One of my great joys is to see the magnificent works of art “in the flesh” that I studied and lectured about over the years.  One of the great downers for my husband has been to visit works of art  in all the churches and museums of the world.  We were in Bruges, which he refers to as a fantastic Disneyland for adults, and I asked him whether we might go to Ghent to see the altarpiece in St. Bavo.  He said we could go although he was really satiated on hinge paintings.  By this he meant works that open and close and have a number of panel paintings within them depicting scenes from the life of Christ together with pious depictions of the donors of the work.  After Bruges the city of Ghent is not particularly lovely or clean; we hit Ghent in the midst of a storm and headed for one of the greatest hinge paintings known to the world.  The church was dark and gloomy and we came upon the altarpiece situated in a small chapel,  and suddenly the world was bright and beautiful.  My husband dropped his jaw and said that the color in the works was virtually alive and seemed almost wet.  We were looking at the multi panelled Ghent Altarpiece, a 600 year old six-hinged polyptych work that is 12 feet high by 17 feet wide when fully opened.  The work is believed to have been begun by Hubert van Eyck in the early 1420s and finished by Jan van Eyck, a revolutionary innovator who was at least as important to Northern European painting as Giotto had been to Italian painting.  It literally took our breath away.  The panels have definitely been proven to have come from the workshop of Jan van Eyck and the attribution of the entire work is normally credited to Jan with a questioning of the exact contribution of Hubert as well as the other members of the workshop.
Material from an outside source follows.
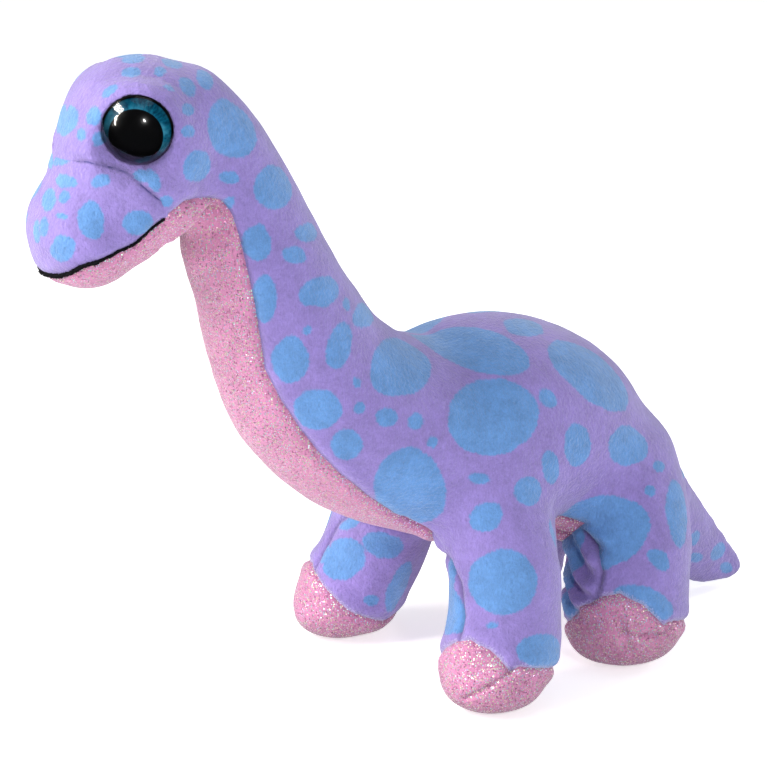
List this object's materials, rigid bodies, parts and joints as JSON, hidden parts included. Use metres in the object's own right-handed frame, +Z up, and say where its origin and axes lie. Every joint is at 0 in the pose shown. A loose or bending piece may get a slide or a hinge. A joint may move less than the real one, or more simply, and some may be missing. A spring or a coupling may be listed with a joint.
{
  "type": "stuffed dinosaur",
  "caption": "Long-necked dinosaur plush toy standing on stuffed legs, with a spotted fabric skin, glitter belly and feet, and glossy safety eyes.",
  "frame": {"origin": "on the surface that the feet stand on, under the middle of the toy's box", "axes": "+Z up, -X the way the toy faces, -Y its left side"},
  "size_m": [0.2952, 0.1242, 0.2296],
  "materials": {
    "plush_fabric": "matte",
    "glitter_fabric": "satin",
    "stuffing": "matte",
    "mouth_thread": "matte",
    "eye_dome": "gloss",
    "eye_iris": "gloss",
    "eye_fixing": "matte"
  },
  "bodies": {
    "torso": {"torso_left_panel": "plush_fabric", "torso_right_panel": "plush_fabric", "belly_panel": "glitter_fabric", "torso_stuffing": "stuffing"},
    "neck": {"neck_left_panel": "plush_fabric", "neck_right_panel": "plush_fabric", "throat_panel": "glitter_fabric", "neck_stuffing": "stuffing"},
    "head": {"head_left_panel": "plush_fabric", "head_right_panel": "plush_fabric", "muzzle_panel": "plush_fabric", "jaw_panel": "glitter_fabric", "head_stuffing": "stuffing", "mouth_thread": "mouth_thread", "left_eye_dome": "eye_dome", "left_eye_iris": "eye_iris", "left_eye_stem": "eye_fixing", "left_eye_washer": "eye_fixing", "right_eye_dome": "eye_dome", "right_eye_iris": "eye_iris", "right_eye_stem": "eye_fixing", "right_eye_washer": "eye_fixing"},
    "tail": {"tail_left_panel": "plush_fabric", "tail_right_panel": "plush_fabric", "tail_stuffing": "stuffing"},
    "front_left_leg": {"front_left_leg_outer_panel": "plush_fabric", "front_left_leg_inner_panel": "plush_fabric", "front_left_foot_cap": "glitter_fabric", "front_left_leg_stuffing": "stuffing"},
    "front_right_leg": {"front_right_leg_outer_panel": "plush_fabric", "front_right_leg_inner_panel": "plush_fabric", "front_right_foot_cap": "glitter_fabric", "front_right_leg_stuffing": "stuffing"},
    "hind_left_leg": {"hind_left_leg_outer_panel": "plush_fabric", "hind_left_leg_inner_panel": "plush_fabric", "hind_left_foot_cap": "glitter_fabric", "hind_left_leg_stuffing": "stuffing"},
    "hind_right_leg": {"hind_right_leg_outer_panel": "plush_fabric", "hind_right_leg_inner_panel": "plush_fabric", "hind_right_foot_cap": "glitter_fabric", "hind_right_leg_stuffing": "stuffing"}
  },
  "joints": [
    {"name": "neck_bend", "type": "hinge", "parent": "torso", "child": "neck", "pos_m": [-0.046, 0, 0.11], "axis": [0, 1, 0], "range_deg": [-12, 12], "stiffness_Nm_per_rad": 1},
    {"name": "head_nod", "type": "hinge", "parent": "neck", "child": "head", "pos_m": [-0.087, 0, 0.2], "axis": [0, 1, 0], "range_deg": [-12, 12], "stiffness_Nm_per_rad": 0.6},
    {"name": "tail_wag", "type": "hinge", "parent": "torso", "child": "tail", "pos_m": [0.095, 0, 0.045], "axis": [0, 0, 1], "range_deg": [-18, 18], "stiffness_Nm_per_rad": 0.2},
    {"name": "front_left_leg_swing", "type": "hinge", "parent": "torso", "child": "front_left_leg", "pos_m": [0.004, -0.022, 0.074], "axis": [0, 1, 0], "range_deg": [-6, 12], "stiffness_Nm_per_rad": 1},
    {"name": "front_right_leg_swing", "type": "hinge", "parent": "torso", "child": "front_right_leg", "pos_m": [0.004, 0.022, 0.074], "axis": [0, 1, 0], "range_deg": [-6, 12], "stiffness_Nm_per_rad": 1},
    {"name": "hind_left_leg_swing", "type": "hinge", "parent": "torso", "child": "hind_left_leg", "pos_m": [0.07, -0.02, 0.07], "axis": [0, 1, 0], "range_deg": [-12, 6], "stiffness_Nm_per_rad": 1},
    {"name": "hind_right_leg_swing", "type": "hinge", "parent": "torso", "child": "hind_right_leg", "pos_m": [0.07, 0.02, 0.07], "axis": [0, 1, 0], "range_deg": [-12, 6], "stiffness_Nm_per_rad": 1}
  ]
}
It had been commissioned by a wealthy textile merchant and has resided in various locations in St. Bavo for 6 centuries except for a number of prudent removals–to rescue it from Protestant iconoclasts, from a fire and confiscations by French soldiers and by Hitler.   The latter thief had the panels hauled to a castle in Bavaria and then to a salt mine in Austria from which it was rescued in 1942.  In 1986 the work was relocated to a chapel in the church and placed in a huge aquarium like box of bulletproof, reflective greenish safety glass that renders it scarcely seeable.  Fortunately we saw the work in 1985.  It is considered the defining monument of the new realism of Northern Renaissance art and is regarded as both the foundation of a distinguished tradition and an exemplary achievement to challenge all later artists.  One might justly describe it as encompassing the whole art of painting.
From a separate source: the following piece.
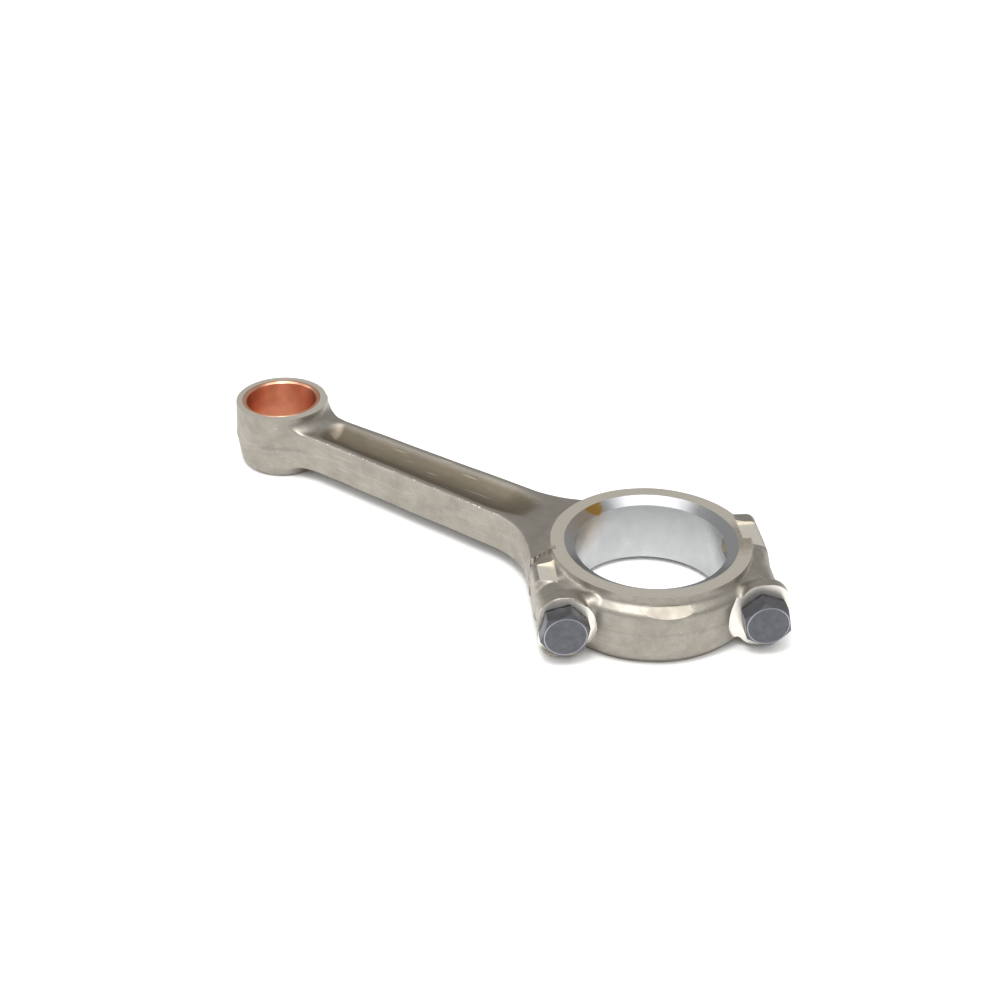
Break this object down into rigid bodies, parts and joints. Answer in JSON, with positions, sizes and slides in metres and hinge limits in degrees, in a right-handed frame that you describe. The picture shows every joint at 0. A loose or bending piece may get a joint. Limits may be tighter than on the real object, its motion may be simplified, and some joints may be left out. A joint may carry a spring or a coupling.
{
  "type": "connecting rod",
  "caption": "Forged I-section connecting rod with a bushed small end and an obliquely split, serrated big end whose cap is held by hexagon-headed screws.",
  "frame": {"origin": "centre of the crankpin bore at mid width", "axes": "+Z along both bores, -X from the crankpin bore towards the small end, the cap leaves along +X-Y at 48 degrees from +X"},
  "size_m": [0.3124, 0.1246, 0.0334],
  "materials": {
    "forged_steel": "shot-blasted forged steel with machined bores and faces",
    "cap_steel": "shot-blasted forged steel with machined bore, faces and screw seats",
    "bush_bronze": "fine-bored copper-coloured lead bronze",
    "black_steel": "black oxide, satin"
  },
  "bodies": {
    "rod": {"rod_body": "forged_steel", "small_end_bush": "bush_bronze"},
    "cap": {"bearing_cap": "cap_steel"},
    "left_screw": {"cap_screw_left": "black_steel"},
    "right_screw": {"cap_screw_right": "black_steel"}
  },
  "joints": [
    {"name": "cap_removal", "type": "slide", "parent": "rod", "child": "cap", "axis": [0.6691, -0.7431, 0], "range_m": [0, 0.02667]},
    {"name": "left_screw_turn", "type": "hinge", "parent": "cap", "child": "left_screw", "pos_m": [-0.03222, -0.02901, 0], "axis": [0.6691, -0.7431, 0], "range_deg": [0, 7560]},
    {"name": "right_screw_turn", "type": "hinge", "parent": "cap", "child": "right_screw", "pos_m": [0.03222, 0.02901, 0], "axis": [0.6691, -0.7431, 0], "range_deg": [0, 7560]}
  ],
  "couplings": [
    {"joint": "left_screw_turn", "follows": "cap_removal", "rad_per_m": 4947.4},
    {"joint": "right_screw_turn", "follows": "cap_removal", "rad_per_m": 4947.4}
  ]
}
There is no more astounding work of art than the Ghent Altarpiece.  It is the first really ambitious and consummate use of oil paint, and it marks the birth of realism as a guiding principle in European painting. Jan van Eyck’s glazes pool like liquid radiance across his pictures’ smooth surfaces trapping and releasing graded tones of light and shadow and huge portions of brilliant color.  The figures have sculptural roundedness, warm flesh, splendid raiment and distinctive personalities that literally leap to the viewer’s eye.  We were engulfed in details such as hands that touch and grip with pressures, masses of hair given depth and definition by a few highlighted strands.  Overall, the pictures generate sweet and visual music.  Two panels show lovely winged angels singing and playing instruments and some scholars have said the notes they sing are discernible from the shapes of their mouths; an organ is so detailed that organists could recognize its sounds.  Adam and Eve are depicted resplendent in their nakedness and seem to project out of the depths of their niches into real space.  Typical of Netherandish painting of the period Eve has a protruding stomach which signifies fertility and style rather than pregnancy.
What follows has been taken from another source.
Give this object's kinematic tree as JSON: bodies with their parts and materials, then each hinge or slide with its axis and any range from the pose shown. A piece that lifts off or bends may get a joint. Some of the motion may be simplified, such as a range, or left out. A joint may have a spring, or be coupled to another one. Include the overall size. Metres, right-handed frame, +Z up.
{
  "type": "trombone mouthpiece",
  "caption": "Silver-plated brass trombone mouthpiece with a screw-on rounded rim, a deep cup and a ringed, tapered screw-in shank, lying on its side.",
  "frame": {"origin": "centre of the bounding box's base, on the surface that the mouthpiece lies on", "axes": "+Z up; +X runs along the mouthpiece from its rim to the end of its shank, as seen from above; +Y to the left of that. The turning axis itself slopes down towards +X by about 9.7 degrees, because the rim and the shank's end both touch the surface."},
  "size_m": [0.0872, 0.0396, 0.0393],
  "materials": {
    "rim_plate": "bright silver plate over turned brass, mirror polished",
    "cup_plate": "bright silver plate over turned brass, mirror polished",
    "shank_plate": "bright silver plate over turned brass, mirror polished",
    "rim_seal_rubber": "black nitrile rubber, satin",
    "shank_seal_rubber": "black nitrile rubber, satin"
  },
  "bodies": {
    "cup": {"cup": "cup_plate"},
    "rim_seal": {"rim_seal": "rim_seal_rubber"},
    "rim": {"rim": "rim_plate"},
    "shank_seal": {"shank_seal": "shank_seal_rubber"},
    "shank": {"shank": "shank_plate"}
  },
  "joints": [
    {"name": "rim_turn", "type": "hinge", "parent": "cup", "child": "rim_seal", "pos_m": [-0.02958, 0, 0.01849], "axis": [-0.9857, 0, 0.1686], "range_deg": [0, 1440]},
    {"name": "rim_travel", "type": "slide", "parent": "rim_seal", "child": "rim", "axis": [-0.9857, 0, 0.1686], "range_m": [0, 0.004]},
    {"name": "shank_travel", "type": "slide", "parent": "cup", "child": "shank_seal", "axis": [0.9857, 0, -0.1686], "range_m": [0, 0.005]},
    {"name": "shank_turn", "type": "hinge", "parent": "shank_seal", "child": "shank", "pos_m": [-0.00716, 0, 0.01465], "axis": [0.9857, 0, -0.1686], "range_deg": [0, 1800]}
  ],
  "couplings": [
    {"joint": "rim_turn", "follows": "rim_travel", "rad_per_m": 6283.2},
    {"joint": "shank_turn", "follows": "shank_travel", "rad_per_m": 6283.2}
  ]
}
Even the arrangement –there are two ranks of panels, as if of two altarpieces stacked–is a format unique in art history.  One panel was stolen in 1934, and is replaced by a bland copy, but the overall magic of the work overpowers any misgivings about the astonishing realism of the figures, plants, and animals.  The lower level is a continuous heavenly landscape, verdant and rich through which a multitude of figures travel on horseback and on foot to adore the mystic Lamb of God on the central altar.  There are clerics, pagan philosophers, martyrs, saints and angels approaching the altar.  The lamb, whose blood flows into a chalice symbolizes the sacrifice of Christ.  A stream of crystal clear water tic trickles  to the bottom of the panel  from where it may have fallen to thirsty souls in Purgatory on a predella — a strip of small narrative scenes– that was lost sometime before 1568.  An art historian of the time lamented its ruin by restorers  with “calf hands”.  The complex theological program is based on the liturgy for All Saints Day, however no single text has been found to “explain” the entire program. But that is an area of the work which does not interest me at all.  It is the upper level which is both awe inspiring and confusing.  Mary is seated to the the left and John the Baptist to the right of a central figure, a young enthroned and bejeweled male figure holding a crystal sceptre and raising two fingers in blessing either Christ or God.   Who the middle figure is has never been established with any degree of certainty, however the three figures have a staggering sophistication.    The intricacy and sumptuousness of the images are achieved with economical technique.  Each of the hundreds of pearls that decorate Mary’s robes is just a dollop of gray hit with a spot of white.  There is a seductive softness in the flesh of Mary’s throat which can be seen to be one long stroke indicating a crease of slightly varied flesh color.  It is as if van Eyck understood that realism dos not require verisimilitude and needs only enough visual cues to fire the mind’s own abilities.  His style is the result of training he received from manuscript illumination and the study of modelling of bodies and drapery of sculpture at that time.

The Ghent Altarpiece is the alpha and the omega of altarpiece painting.  Viewing it is so overwhelming that I began to wonder what it would look like with perfect museum lighting, but then this will never come to pass.  It will remain in some dark chapel or nook of St. Bavo that depends on the work to sustain the prestige and finances of the church.  However, when I suggested that my husband might enjoy seeing the Isenheim Altarpiece, he advised me that once you have seen the greatest, there was no need to seek out other hinge paintings.  He was finished with them.